Objective -
Repeat the lines below exactly as written, please, from the line with "extrude(amount=6.0 + pin_length)" to the line with "for node in", both lines included, and no others.

[Entries with model source code]
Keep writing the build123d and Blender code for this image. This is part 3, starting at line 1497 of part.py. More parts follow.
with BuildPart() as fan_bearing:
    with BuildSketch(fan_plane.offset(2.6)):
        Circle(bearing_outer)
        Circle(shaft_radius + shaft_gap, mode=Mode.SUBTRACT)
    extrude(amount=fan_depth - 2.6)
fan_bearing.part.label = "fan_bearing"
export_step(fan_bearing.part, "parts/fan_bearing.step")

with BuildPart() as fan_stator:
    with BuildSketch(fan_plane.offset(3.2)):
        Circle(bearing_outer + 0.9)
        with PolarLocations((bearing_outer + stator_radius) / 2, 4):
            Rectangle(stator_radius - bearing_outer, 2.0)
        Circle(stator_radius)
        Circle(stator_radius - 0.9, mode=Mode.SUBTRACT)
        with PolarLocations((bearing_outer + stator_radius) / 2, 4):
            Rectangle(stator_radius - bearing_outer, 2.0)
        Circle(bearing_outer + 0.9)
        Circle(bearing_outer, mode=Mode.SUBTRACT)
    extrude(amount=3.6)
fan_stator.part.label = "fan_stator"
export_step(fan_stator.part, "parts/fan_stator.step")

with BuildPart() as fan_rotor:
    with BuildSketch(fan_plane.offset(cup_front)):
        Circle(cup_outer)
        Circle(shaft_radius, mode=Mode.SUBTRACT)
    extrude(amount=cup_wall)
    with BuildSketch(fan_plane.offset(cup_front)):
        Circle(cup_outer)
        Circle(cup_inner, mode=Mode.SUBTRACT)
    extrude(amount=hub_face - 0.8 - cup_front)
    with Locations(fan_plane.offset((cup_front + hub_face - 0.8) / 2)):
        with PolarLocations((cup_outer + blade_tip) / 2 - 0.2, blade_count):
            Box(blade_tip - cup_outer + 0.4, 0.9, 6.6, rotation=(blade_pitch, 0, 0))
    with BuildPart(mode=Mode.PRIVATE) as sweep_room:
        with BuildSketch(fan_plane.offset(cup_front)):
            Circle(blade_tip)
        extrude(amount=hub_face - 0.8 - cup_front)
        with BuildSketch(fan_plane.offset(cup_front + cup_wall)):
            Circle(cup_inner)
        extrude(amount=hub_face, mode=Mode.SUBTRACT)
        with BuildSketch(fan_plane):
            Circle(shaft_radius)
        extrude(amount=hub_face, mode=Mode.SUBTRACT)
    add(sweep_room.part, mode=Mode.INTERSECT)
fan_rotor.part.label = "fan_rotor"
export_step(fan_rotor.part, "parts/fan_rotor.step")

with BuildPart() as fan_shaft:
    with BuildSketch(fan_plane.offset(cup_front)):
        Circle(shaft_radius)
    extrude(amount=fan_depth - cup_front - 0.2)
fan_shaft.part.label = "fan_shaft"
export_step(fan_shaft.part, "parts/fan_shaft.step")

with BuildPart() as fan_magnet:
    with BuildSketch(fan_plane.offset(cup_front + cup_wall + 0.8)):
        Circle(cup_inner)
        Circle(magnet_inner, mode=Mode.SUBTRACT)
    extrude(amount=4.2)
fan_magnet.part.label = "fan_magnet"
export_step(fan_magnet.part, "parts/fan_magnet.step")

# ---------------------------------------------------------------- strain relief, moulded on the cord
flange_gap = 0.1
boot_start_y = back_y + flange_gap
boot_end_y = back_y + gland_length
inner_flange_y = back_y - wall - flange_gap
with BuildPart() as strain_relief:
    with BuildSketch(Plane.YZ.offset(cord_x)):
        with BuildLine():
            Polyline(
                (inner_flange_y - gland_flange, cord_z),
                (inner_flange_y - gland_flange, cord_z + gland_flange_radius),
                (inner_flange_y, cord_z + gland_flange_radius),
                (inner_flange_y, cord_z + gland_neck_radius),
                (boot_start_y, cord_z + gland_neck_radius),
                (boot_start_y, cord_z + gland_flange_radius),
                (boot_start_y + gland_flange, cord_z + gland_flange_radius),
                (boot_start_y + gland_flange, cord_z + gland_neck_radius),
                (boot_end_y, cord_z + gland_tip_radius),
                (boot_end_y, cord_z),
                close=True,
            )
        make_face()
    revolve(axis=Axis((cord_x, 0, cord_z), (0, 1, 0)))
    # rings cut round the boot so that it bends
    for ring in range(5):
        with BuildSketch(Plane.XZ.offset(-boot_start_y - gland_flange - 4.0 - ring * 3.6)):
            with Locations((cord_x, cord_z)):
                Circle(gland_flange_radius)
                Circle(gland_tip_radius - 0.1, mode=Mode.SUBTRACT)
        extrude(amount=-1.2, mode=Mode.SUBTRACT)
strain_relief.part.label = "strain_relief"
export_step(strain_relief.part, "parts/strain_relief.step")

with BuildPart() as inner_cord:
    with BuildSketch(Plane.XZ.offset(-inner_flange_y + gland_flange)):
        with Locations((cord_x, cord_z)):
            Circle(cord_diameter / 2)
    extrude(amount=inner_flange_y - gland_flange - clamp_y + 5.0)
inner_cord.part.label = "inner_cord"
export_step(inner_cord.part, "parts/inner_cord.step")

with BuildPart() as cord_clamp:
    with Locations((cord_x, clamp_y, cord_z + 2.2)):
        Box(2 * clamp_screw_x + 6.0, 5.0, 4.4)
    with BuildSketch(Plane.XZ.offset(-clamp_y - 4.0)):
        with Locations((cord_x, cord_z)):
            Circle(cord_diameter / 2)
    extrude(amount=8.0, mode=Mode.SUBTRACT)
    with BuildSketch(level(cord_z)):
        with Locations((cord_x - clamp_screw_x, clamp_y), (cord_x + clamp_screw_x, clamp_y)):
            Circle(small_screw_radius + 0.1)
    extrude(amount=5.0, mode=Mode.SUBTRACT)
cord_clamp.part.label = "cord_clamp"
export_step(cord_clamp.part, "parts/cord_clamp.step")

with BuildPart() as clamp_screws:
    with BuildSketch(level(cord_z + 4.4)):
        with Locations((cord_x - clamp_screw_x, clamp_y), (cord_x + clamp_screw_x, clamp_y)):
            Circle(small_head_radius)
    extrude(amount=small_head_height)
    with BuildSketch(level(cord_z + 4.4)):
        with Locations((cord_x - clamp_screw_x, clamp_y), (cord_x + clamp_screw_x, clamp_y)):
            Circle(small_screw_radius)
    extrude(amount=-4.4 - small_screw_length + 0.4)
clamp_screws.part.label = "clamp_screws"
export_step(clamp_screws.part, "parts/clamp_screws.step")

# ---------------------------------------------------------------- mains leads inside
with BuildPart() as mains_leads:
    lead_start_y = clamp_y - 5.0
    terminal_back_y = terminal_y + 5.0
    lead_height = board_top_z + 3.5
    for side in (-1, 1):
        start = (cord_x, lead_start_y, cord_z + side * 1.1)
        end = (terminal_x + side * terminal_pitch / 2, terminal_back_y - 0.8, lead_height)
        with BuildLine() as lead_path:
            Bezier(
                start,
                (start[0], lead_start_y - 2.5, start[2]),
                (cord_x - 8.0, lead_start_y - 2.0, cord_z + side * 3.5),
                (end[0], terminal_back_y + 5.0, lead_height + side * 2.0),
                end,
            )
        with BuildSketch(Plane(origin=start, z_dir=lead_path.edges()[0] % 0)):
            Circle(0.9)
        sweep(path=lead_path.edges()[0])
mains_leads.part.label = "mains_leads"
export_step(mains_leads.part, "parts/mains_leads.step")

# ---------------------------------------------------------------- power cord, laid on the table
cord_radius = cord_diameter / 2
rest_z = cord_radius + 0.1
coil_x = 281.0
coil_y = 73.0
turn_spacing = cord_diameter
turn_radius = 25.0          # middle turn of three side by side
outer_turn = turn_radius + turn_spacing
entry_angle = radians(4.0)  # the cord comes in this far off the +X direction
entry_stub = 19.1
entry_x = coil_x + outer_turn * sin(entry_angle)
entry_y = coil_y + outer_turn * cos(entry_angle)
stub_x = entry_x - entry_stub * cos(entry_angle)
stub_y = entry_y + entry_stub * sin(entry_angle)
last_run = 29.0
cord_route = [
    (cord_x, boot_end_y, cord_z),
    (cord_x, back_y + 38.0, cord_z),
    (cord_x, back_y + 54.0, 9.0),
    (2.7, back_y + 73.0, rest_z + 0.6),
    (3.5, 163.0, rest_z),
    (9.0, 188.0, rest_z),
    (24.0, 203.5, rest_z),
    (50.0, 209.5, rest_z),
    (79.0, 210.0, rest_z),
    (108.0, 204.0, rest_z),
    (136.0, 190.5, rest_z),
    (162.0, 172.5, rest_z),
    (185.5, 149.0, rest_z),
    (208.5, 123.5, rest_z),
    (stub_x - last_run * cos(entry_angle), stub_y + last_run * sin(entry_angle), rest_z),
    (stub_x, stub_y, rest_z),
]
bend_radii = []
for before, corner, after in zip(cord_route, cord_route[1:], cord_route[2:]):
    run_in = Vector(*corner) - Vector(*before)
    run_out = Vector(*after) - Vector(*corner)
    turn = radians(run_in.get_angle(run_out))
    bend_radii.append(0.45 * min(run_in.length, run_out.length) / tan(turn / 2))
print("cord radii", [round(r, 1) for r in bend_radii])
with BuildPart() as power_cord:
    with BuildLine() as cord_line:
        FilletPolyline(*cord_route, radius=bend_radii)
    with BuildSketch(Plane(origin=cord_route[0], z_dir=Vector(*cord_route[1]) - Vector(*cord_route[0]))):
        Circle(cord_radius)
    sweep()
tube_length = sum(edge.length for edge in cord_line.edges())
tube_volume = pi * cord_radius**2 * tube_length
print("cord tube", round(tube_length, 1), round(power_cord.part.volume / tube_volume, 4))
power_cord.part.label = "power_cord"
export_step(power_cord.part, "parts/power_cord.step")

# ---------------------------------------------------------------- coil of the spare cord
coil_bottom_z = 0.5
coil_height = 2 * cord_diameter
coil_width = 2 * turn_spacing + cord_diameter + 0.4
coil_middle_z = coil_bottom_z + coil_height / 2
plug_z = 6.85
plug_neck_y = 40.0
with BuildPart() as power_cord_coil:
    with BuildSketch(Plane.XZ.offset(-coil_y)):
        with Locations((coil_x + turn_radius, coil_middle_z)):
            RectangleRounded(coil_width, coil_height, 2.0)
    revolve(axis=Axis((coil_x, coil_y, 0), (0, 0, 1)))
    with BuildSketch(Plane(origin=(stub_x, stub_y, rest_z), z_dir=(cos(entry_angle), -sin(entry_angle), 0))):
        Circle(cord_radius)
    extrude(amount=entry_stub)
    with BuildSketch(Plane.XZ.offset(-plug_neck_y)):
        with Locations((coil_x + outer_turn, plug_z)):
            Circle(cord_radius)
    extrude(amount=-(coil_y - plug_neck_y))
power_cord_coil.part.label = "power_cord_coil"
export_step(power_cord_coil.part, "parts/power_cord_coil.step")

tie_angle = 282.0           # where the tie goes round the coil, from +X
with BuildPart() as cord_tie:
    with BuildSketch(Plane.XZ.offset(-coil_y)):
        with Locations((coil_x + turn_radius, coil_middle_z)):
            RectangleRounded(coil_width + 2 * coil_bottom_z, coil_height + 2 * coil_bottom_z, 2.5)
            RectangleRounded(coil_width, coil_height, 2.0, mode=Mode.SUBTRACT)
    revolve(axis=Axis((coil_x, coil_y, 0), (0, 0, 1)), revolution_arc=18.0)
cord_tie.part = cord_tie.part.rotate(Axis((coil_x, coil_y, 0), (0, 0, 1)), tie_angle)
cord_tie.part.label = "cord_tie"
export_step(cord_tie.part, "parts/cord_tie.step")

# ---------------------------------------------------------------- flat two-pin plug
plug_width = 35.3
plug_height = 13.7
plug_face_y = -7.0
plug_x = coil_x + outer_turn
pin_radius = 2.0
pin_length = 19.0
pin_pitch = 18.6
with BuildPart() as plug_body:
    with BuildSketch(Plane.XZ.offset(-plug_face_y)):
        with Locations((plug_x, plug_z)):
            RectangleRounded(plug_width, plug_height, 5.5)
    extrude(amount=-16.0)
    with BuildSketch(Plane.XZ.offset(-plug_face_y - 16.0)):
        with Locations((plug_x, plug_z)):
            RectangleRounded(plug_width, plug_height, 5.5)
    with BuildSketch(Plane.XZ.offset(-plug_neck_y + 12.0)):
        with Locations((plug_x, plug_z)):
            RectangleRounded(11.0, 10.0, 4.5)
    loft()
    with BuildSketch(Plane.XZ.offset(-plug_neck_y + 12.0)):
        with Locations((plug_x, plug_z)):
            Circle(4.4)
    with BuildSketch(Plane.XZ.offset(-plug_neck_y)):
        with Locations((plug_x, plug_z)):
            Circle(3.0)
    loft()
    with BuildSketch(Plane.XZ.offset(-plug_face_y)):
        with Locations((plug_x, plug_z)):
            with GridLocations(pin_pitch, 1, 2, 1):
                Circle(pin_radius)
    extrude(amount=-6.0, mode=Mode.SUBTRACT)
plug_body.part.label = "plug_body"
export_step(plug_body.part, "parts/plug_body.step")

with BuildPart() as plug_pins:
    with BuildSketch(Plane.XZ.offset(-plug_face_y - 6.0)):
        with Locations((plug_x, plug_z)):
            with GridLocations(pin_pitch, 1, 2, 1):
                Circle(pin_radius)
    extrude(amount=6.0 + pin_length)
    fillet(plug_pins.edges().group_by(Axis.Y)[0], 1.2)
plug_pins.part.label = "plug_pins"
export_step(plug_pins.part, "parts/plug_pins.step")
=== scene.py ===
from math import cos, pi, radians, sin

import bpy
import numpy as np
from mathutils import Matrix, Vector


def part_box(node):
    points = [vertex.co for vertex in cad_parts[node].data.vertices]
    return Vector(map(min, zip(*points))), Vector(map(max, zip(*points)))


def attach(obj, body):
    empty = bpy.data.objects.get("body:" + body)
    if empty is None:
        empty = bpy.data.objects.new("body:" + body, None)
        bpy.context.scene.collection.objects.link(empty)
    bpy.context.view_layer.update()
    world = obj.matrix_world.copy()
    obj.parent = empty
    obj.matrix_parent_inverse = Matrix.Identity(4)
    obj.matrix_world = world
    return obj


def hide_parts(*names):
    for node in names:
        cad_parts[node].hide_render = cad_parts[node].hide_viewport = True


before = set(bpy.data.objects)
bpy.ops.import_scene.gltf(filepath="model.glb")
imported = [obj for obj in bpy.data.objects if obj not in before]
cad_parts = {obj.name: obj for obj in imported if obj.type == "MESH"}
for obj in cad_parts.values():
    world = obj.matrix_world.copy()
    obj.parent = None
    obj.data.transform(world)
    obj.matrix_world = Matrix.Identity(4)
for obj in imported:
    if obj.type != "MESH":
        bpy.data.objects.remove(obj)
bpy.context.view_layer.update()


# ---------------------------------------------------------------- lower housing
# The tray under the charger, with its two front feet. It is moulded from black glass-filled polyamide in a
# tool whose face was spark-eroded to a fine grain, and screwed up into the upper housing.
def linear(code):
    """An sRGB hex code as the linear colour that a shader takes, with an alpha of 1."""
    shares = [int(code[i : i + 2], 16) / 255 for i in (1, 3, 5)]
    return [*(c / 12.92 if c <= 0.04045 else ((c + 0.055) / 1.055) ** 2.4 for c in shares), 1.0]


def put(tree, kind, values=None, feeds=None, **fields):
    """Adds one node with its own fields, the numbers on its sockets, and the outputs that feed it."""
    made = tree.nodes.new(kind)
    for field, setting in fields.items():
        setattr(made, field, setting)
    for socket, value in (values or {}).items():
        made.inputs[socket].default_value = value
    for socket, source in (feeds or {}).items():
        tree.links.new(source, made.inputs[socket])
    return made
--
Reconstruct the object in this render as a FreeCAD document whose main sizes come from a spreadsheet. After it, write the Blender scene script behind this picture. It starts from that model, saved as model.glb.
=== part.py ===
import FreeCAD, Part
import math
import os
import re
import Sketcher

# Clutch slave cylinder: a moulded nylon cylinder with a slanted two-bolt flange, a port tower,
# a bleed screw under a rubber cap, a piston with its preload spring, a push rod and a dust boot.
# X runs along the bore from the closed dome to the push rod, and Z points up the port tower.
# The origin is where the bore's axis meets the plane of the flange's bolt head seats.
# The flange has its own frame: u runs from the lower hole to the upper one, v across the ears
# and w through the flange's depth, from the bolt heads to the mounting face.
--
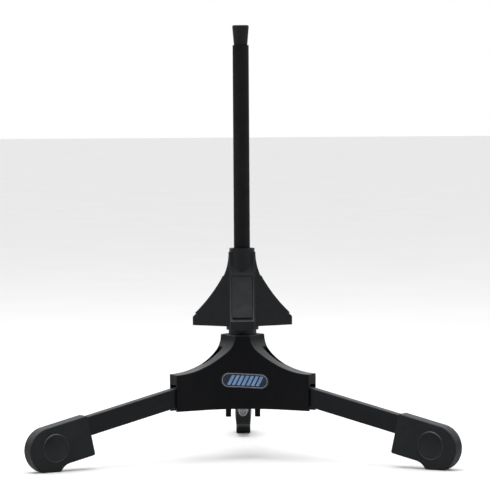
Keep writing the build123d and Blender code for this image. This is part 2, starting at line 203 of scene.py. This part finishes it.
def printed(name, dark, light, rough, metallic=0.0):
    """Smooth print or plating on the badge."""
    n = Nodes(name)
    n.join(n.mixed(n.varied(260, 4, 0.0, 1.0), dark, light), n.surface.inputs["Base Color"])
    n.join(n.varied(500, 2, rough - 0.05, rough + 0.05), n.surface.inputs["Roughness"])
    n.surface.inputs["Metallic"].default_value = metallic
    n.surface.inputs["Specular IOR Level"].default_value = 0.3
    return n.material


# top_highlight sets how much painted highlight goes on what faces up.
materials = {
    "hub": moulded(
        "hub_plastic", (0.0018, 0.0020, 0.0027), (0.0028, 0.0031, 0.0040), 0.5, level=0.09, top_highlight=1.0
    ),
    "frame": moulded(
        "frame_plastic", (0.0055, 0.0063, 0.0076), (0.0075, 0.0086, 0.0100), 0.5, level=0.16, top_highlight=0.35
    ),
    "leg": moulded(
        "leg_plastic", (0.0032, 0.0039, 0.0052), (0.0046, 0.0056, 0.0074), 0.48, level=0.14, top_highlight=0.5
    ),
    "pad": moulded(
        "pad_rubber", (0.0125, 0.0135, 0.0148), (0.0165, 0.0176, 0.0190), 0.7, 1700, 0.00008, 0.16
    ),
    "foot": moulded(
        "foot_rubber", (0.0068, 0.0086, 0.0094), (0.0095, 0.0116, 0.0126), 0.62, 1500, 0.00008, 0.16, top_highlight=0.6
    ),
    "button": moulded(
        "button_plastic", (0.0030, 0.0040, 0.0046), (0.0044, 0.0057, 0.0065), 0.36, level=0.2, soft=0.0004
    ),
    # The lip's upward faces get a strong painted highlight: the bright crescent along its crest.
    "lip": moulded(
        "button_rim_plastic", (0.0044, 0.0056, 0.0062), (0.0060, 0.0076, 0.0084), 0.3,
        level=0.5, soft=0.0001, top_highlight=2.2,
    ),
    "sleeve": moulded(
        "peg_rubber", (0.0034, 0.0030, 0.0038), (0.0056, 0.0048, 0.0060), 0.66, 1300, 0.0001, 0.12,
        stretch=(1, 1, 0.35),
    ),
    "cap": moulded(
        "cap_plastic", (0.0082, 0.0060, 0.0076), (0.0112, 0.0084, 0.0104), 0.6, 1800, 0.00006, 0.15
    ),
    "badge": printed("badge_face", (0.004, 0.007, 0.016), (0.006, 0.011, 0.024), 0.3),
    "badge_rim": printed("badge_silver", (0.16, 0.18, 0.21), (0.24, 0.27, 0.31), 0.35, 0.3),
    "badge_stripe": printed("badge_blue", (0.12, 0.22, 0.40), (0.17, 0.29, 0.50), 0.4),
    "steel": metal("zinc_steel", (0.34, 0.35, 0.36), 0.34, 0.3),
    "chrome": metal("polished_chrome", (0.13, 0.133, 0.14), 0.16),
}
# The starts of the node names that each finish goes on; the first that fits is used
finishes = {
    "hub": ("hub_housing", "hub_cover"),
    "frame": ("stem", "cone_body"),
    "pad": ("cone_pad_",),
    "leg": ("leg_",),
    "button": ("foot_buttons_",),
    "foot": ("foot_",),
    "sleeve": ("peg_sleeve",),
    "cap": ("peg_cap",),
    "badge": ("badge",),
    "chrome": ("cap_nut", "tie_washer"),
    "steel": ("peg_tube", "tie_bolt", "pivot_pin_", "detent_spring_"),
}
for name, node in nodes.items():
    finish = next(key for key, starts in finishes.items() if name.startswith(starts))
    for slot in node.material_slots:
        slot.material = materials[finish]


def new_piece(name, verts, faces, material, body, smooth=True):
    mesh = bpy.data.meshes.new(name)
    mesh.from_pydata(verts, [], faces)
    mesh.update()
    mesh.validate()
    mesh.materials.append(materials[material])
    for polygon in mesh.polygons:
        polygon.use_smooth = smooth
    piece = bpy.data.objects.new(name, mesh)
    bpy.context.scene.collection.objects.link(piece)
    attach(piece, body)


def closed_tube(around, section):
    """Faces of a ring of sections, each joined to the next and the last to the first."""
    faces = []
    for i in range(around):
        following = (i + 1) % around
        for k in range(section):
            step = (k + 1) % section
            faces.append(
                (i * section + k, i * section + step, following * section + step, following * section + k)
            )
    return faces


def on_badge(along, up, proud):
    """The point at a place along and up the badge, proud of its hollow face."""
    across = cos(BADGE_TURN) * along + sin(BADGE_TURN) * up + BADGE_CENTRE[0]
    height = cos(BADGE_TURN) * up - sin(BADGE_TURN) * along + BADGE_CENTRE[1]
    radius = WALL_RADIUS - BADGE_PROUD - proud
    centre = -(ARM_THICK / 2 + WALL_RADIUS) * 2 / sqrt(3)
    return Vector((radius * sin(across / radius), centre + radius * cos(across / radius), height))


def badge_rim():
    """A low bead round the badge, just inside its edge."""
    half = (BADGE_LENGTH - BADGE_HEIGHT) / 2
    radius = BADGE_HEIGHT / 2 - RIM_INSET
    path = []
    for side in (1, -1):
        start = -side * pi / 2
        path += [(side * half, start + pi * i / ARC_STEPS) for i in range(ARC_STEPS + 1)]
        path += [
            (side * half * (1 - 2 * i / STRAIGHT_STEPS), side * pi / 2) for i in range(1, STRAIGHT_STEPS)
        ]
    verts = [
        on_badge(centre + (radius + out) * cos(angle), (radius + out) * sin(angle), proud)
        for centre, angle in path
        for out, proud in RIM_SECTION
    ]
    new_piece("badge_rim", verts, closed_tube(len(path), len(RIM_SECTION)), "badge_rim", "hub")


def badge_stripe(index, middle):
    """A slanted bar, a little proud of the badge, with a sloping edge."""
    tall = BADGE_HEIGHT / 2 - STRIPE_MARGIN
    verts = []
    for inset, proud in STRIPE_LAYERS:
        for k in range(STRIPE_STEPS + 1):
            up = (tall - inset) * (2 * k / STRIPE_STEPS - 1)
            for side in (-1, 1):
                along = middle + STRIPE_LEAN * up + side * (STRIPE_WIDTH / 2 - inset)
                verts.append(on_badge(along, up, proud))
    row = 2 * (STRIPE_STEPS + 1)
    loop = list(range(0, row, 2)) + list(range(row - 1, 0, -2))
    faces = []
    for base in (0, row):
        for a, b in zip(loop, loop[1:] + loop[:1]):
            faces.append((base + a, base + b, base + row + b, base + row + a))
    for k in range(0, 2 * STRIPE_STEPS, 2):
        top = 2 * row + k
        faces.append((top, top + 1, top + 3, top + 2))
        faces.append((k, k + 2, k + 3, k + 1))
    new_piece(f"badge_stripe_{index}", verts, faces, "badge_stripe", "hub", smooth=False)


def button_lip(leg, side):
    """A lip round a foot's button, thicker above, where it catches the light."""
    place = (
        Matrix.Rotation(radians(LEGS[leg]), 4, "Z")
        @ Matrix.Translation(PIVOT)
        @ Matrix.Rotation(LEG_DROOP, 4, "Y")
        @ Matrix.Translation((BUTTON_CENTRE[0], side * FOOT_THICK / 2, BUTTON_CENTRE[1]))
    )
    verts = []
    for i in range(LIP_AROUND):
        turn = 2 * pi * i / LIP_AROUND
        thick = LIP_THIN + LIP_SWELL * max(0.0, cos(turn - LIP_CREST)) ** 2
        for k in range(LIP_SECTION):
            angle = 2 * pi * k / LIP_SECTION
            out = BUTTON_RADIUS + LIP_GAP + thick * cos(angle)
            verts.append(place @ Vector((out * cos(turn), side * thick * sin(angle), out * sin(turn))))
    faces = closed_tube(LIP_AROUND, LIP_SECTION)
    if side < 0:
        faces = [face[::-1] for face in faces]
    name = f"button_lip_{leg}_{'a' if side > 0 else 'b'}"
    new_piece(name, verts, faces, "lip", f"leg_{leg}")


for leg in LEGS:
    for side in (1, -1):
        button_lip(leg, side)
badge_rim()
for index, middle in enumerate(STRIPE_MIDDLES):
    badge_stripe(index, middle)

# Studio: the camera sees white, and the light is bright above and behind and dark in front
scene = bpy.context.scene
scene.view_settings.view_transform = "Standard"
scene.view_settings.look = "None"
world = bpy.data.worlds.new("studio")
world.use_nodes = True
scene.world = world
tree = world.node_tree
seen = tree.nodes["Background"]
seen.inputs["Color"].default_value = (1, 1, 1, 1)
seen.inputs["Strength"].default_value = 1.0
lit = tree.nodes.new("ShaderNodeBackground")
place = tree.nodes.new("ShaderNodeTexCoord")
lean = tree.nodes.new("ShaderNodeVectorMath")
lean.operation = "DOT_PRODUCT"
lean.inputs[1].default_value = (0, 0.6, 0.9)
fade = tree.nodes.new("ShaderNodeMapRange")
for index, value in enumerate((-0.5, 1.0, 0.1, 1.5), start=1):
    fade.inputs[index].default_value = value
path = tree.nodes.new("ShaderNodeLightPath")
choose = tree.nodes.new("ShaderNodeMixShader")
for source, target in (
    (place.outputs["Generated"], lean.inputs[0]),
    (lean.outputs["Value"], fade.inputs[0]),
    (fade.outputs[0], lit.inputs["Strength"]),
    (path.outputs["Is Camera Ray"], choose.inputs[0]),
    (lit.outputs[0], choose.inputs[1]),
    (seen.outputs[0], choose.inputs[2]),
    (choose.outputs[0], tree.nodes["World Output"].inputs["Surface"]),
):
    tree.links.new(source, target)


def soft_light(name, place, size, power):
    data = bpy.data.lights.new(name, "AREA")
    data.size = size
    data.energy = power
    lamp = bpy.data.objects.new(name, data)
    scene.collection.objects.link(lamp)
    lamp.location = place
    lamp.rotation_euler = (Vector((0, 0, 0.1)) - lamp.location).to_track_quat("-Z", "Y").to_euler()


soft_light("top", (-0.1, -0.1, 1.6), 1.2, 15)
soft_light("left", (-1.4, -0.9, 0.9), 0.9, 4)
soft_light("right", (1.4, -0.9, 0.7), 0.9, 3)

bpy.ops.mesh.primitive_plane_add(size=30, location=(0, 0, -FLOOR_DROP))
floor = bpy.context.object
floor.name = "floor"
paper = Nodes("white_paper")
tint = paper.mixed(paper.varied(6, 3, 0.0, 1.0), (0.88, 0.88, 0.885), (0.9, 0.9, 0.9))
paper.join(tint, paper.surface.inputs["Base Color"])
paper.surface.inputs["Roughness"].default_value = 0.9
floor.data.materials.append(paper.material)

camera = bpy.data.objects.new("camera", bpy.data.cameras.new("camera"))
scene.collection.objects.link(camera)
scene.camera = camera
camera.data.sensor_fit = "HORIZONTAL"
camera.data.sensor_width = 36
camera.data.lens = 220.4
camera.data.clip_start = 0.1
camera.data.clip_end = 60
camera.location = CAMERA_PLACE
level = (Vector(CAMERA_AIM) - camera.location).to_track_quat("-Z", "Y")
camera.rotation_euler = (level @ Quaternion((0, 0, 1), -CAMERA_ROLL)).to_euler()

Full solution -
    extrude(amount=6.0 + pin_length)
    fillet(plug_pins.edges().group_by(Axis.Y)[0], 1.2)
plug_pins.part.label = "plug_pins"
export_step(plug_pins.part, "parts/plug_pins.step")
=== scene.py ===
from math import cos, pi, radians, sin

import bpy
import numpy as np
from mathutils import Matrix, Vector


def part_box(node):
    points = [vertex.co for vertex in cad_parts[node].data.vertices]
    return Vector(map(min, zip(*points))), Vector(map(max, zip(*points)))


def attach(obj, body):
    empty = bpy.data.objects.get("body:" + body)
    if empty is None:
        empty = bpy.data.objects.new("body:" + body, None)
        bpy.context.scene.collection.objects.link(empty)
    bpy.context.view_layer.update()
    world = obj.matrix_world.copy()
    obj.parent = empty
    obj.matrix_parent_inverse = Matrix.Identity(4)
    obj.matrix_world = world
    return obj


def hide_parts(*names):
    for node in names:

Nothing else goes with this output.